Elder Walley -- I would have named this one Jacob if I hadn't already used that name. This one is black with white polka-dots, a hand-me-down from my friend Ingrid. She said she'd never use it, so I got it. Elder Walley also has a red placeholding ribbon and no margins (yes!). This one's smaller and more compact, kind of like Heart. I named it after a very good missionary who had a deep impact on my life.

David -- I don't quite know where he fits into my timeline, but I know he existed. David was written long after any experiences I had with the actual David, but I thought he still deserved a place in my journals anyway. David was given to me when I was a beehive by one of my Young women's teachers. I would use that journal for a hodgepodge of things until almost half the pages were used up. Then I used the rest for a legitimate journal. Also a wide spiral notebook, no margins, purple cover with a basket of Lilacs on the front. I think David goes somewhere among Aubrey and Elena and Jacob but I just can't remember where. I have no idea what's in this one either. I sure wish I brought them out here with me to college, but they would have taken up so much room!

Anyway, those are my diaries. I can't believe you just read all that.
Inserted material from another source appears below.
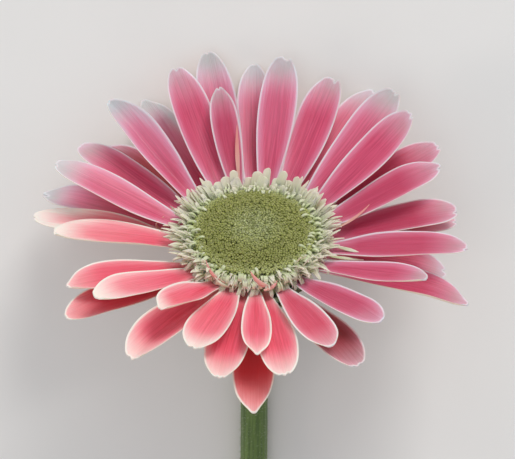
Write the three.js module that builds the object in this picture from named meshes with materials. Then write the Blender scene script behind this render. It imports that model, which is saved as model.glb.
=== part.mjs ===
// A cut gerbera lying on a table: a leafless stem with a bent neck, and a flower head that leans
// on the tips of its lowest ray florets. Millimetres and degrees, +Z up, the table at Z = 0.
// The stem runs towards +Y and the face looks towards -Y and up. The origin is under the middle
// of the whole flower.
import * as THREE from "three";

// ---- Driving dimensions --------------------------------------------------------------------
const FACE_LEAN = 47; // how far the face leans over from straight up
const HEAD_HEIGHT = 27; // the plane of the ray florets, at its centre, above the table
const TOUCH = 0.3; // gap kept between pieces that touch

// Heights in the head are measured along its axis from the plane of the ray florets.
const RECEPTACLE_RADIUS = 12.4; // the fleshy pad that every floret stands on
const RECEPTACLE_TOP = 4;
const HEAD_DEPTH = 14; // from the plane of the ray florets back to the stem
const DISC_RADIUS = 16.4; // the green cushion of disc florets
const DISC_EDGE = 8.8;
const DISC_TOP = 10.8;
const CROWN_RADIUS = 23.2; // the tips of the cream florets round the disc

const STEM_RADIUS = 3.8;
const STEM_SIDES = 12;
const STEM_END = 160; // how far behind the head's centre the stem is cut
const STEM_SWAY = 9; // how far the cut end has wandered sideways
const CUT_SLANT = 0.5; // how far the cut runs back along the stem for each step down

const BLADE_THICKNESS = 0.7;
const CLAW_WIDTH = 1.9; // a ray floret's narrow foot
const CLAW_THICKNESS = 0.8;
const CHANNEL = 0.14; // how far a blade's margins stand above its midrib, as a share of its width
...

PS I might get some photos of these diaries and put them in here for reference so I can take all the descriptions out. I think it is rather intersesting tracking my progress through these pages. Of course if YOU actually want to read this I'd think you were crazy.

Listening to: "We Used to be Friends" by Dandy Warhols (Veronica Mars theme song)
Things Happening Today: Church, I write to Jacob, Emma's on PBS tonight.